Fourthly, with privacy having been identified as a key factor in consumer decision making, most businesses are encouraged to act sooner rather than later in establishing privacy policies.
8. What happens to the personal information my firm/Board already has?
The personal information currently held by a REALTOR® organization would not be exempt. Therefore organizations must ensure that the information already collected meets the requirements of the Act and has been collected accordingly. In other words:
existing information can continue to be used without anything more, as long as the use is consistent with the purpose for which it was collected in the first place; and
any secondary use for which consent was not obtained would offend the Act.
As an example, you collected personal information from a client a number of years ago when you listed their house. You subsequently put their name on a mailing list and continue to send them promotional and marketing materials. If you told them at the time you were doing this, and they agreed, you can continue to do so.

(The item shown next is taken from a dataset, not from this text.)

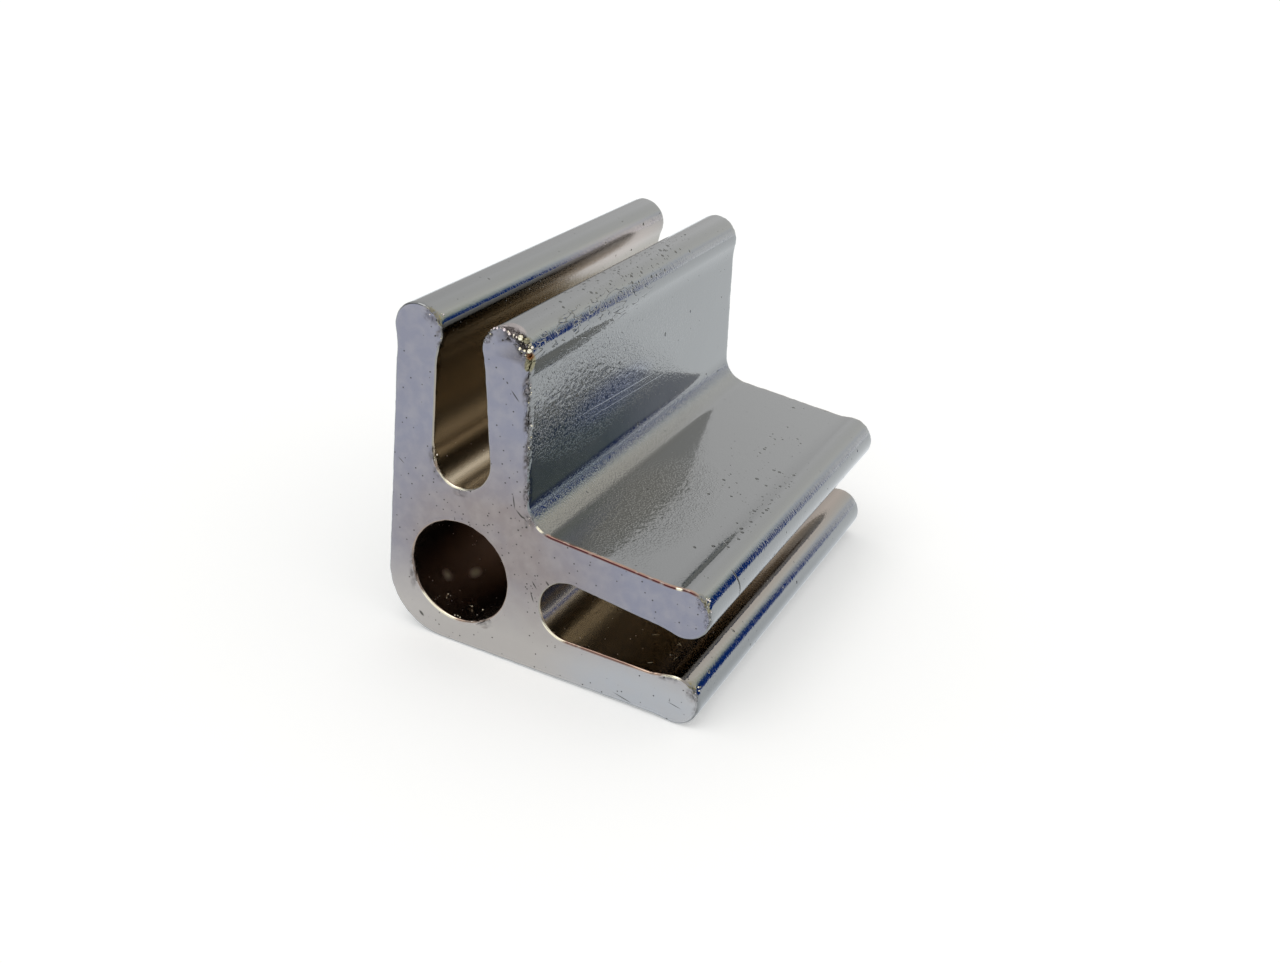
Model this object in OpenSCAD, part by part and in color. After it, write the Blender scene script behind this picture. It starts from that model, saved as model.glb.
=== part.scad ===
// Corner connector for two sheets of glass, cut from a bar with one L-shaped section.
// Each arm is a pair of legs with a glass channel between them, and a bore runs through the corner.
// The section is drawn with the outer corner at 0,0 and its arms along x and y, and is the same on
// either side of the diagonal. The part's origin is on the axis of the bore, midway along the piece.

/* [Length] */
// Length of the piece, along the bore
body_len = 57.5; // [20:0.5:200]

/* [Corner] */
// Radius of the outer corner
corner_r = 7.8; // [2:0.1:10]
// Radius of the fillet in the inner corner
inner_r = 3.6; // [1:0.1:8]
// Diameter of the bore through the corner
bore_d = 13; // [6:0.5:18]
// Metal between the bore and each outer face
bore_wall = 3.4; // [2:0.1:8]
// Metal between the bore and the floor of each channel
bore_web = 4.6; // [1:0.1:12]

/* [Glass channels] */
// Depth of a channel, from the tips of its legs to its floor
channel_depth = 21; // [14:0.5:40]
// Width of a channel at its round foot
channel_w = 7.5; // [6:0.1:9]
// Gap between the beads, which takes the glass
throat_w = 5.1; // [4:0.1:6.5]

/* [Legs] */
// Diameter of the round bead along the tip of each leg
bead_d = 6.3; // [5:0.1:9]
// Thickness of an inner leg where it leaves the corner
inner_leg_t = 5.6; // [4:0.1:9]
// How far the bead of an outer leg stands into the channel
outer_lip = 0.6; // [0.2:0.05:1.2]
// How far the bead of an inner leg stands into the channel
inner_lip = 0.2; // [0.1:0.05:0.8]
// How far a bead stands proud of the open side of its leg
bead_proud = 0.33; // [0.1:0.01:0.8]
// Radius that blends a bead into the wall of the channel
neck_channel_r = 10; // [4:0.5:20]
// Radius that blends a bead into the open side of its leg
neck_face_r = 16; // [4:0.5:24]

/* [Hidden] */
$fn = 96;

// Depth to which a blending circle bites into a flat or a bead, so that they cross in a clean edge
bite = 0.002;
// How far a cut runs past each end
overrun = 1;

bore_r = bore_d / 2;
bead_r = bead_d / 2;
foot_r = channel_w / 2;

// Distances from an outer face
bore_at = bore_wall + bore_r;
floor_at = bore_at + bore_r + bore_web;
arm_len = floor_at + channel_depth;
bead_at = arm_len - bead_r;
channel_wall_at = bead_d - outer_lip;
inner_bead_at = bead_d + throat_w + bead_r;
arm_w = channel_wall_at + channel_w + inner_leg_t;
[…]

If you did not identify this use when you collected the information, you cannot continue to maintain the mailing list without now obtaining the consent of the persons on it.
9. So if I maintain a mailing list of former clients and I didn’t get consent at the time, do I have to contact each person and get them to positively consent to being left on the list?
No. Both PIPEDA and the Privacy Code recognize the concept of “negative option consent”. You can send everyone on the list a notice that they are on the list and here’s what you use it for. The notice must provide that if the person wishes to be removed from the list, he or she can indicate so on the notice (or by some other means) and return it to you. If no such notification is received by you, consent is deemed to have been given.
10. What happens to the personal information my firm holds in case of a sale or acquisition by another organization?
Unless you have indicated otherwise when collecting the information, the information can be used by the acquiring company as long as it used for the same purpose for which it was collected.